Poorer Households Hit Hardest by Inflation, but Fiscal Policy Has Mitigated Inequality, ECB Says
16 May 2023
By Xavier D’Arcy – FRANKFURT (Econostream) – Lower-income households have suffered more from rising prices of late, but government support has alleviated some of the effects of the recent inflation surge, the European Central Bank said on Tuesday.
A pre-release from the third Economic Bulletin of 2023, due out on Friday, said that ‘in the current inflationary episode, the distributional consequences via the consumption channel have been particularly large because the terms-of-trade shock primarily affected necessities such as energy and food.’

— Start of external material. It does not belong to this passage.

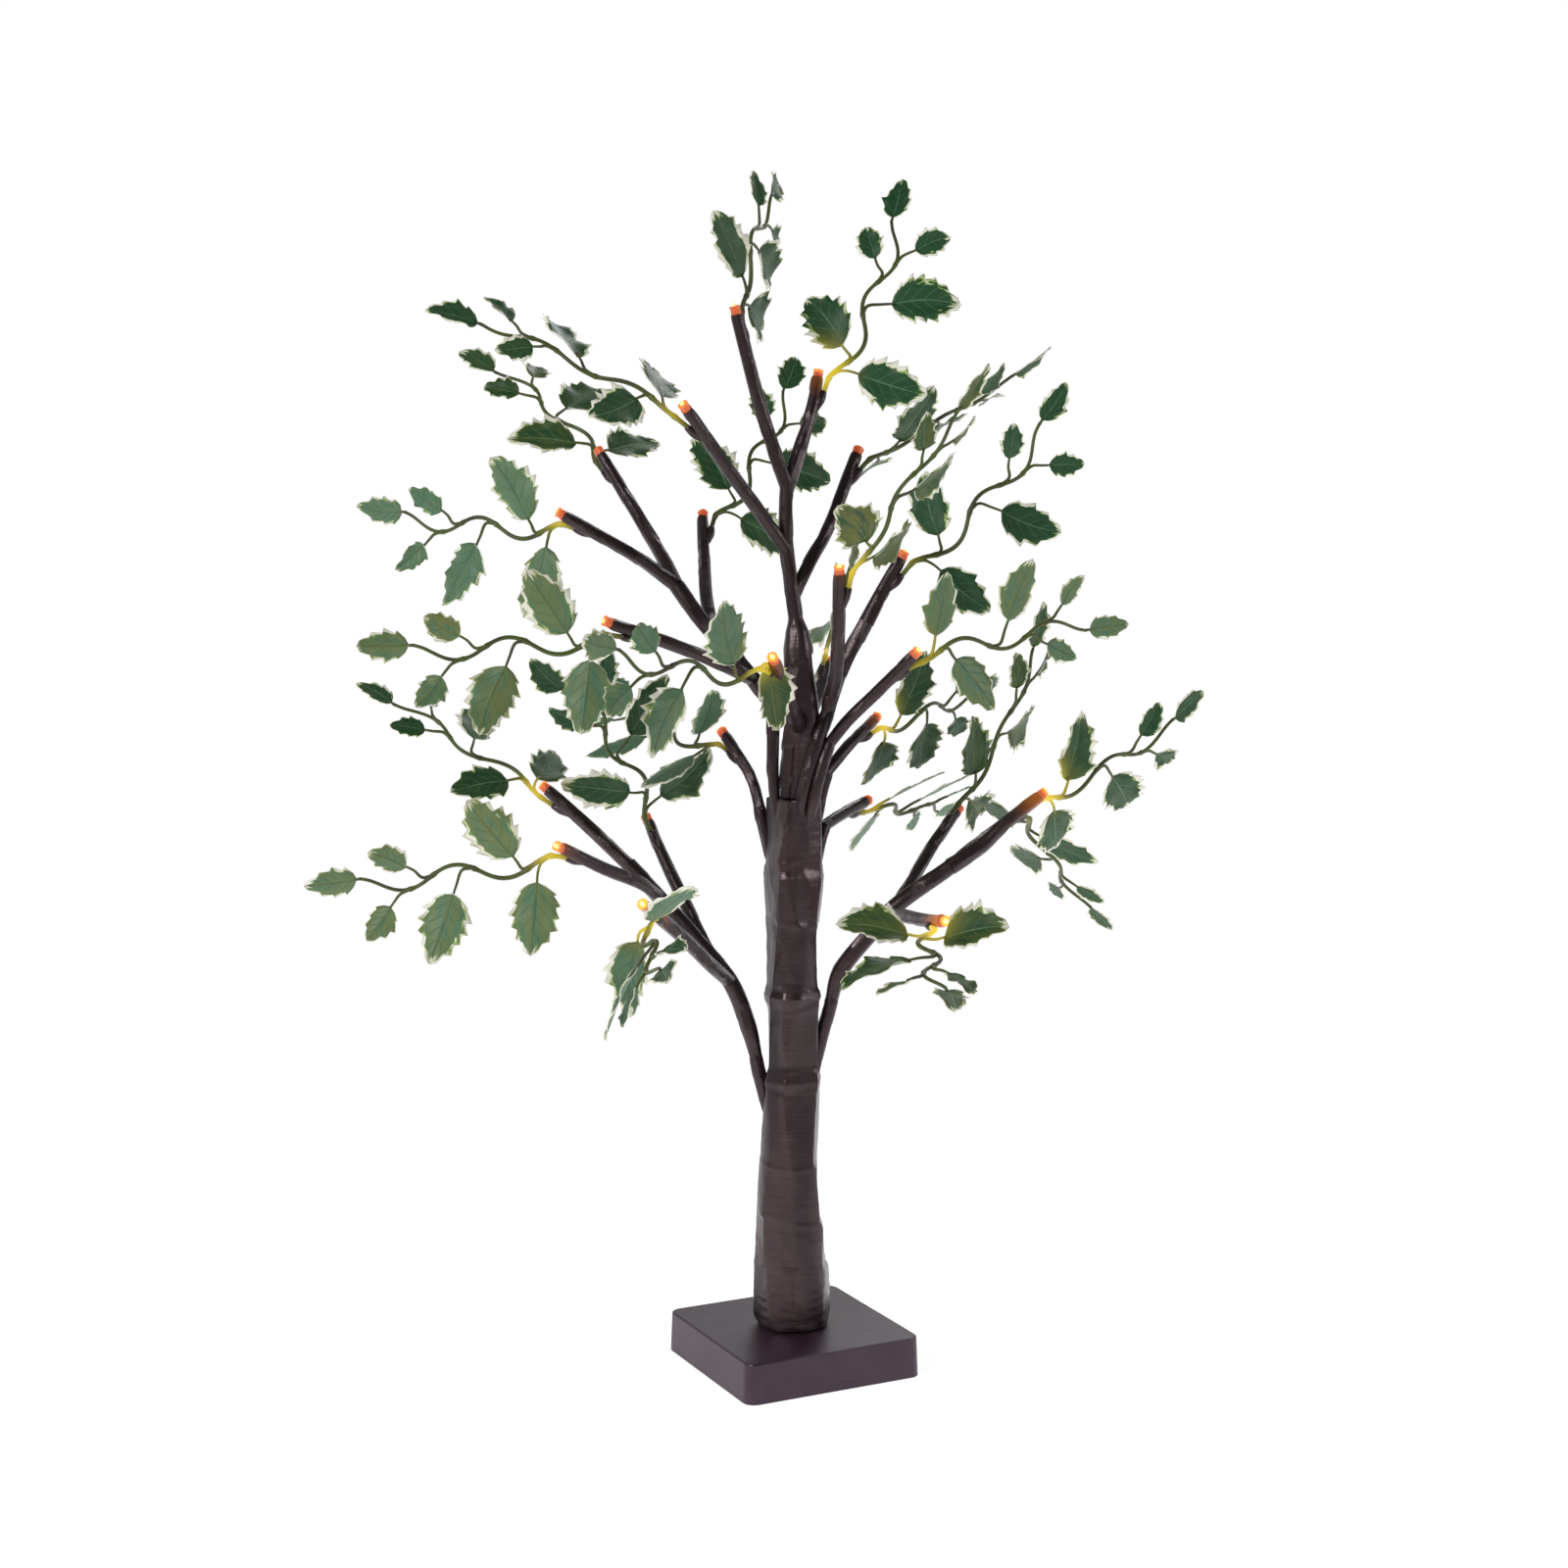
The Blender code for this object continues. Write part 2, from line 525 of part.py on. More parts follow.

The impact had been ‘particularly strong because low-income households are more exposed to increases in the prices of necessities’, the ECB said. However, ‘a resilient labour market and fiscal support measures have mitigated the adverse distributional effects of high inflation on households through the income channel.’
The gap in inflation experienced by households in the bottom and top 20% of the income distribution ‘peaked in late 2022, at the highest level since the mid-2000s’, according to the article.
The ECB said that ‘fiscal measures taken by governments have offset the inequality gap opened up by high consumer price inflation’ in the past few years. However, ‘fiscal measures did not exclusively target the most vulnerable social groups and […] benefits were felt by households across the income spectrum.’
According to the article, ‘some measures favoured higher earners over lower-income households, raising questions regarding both their efficiency and their economic side effects.’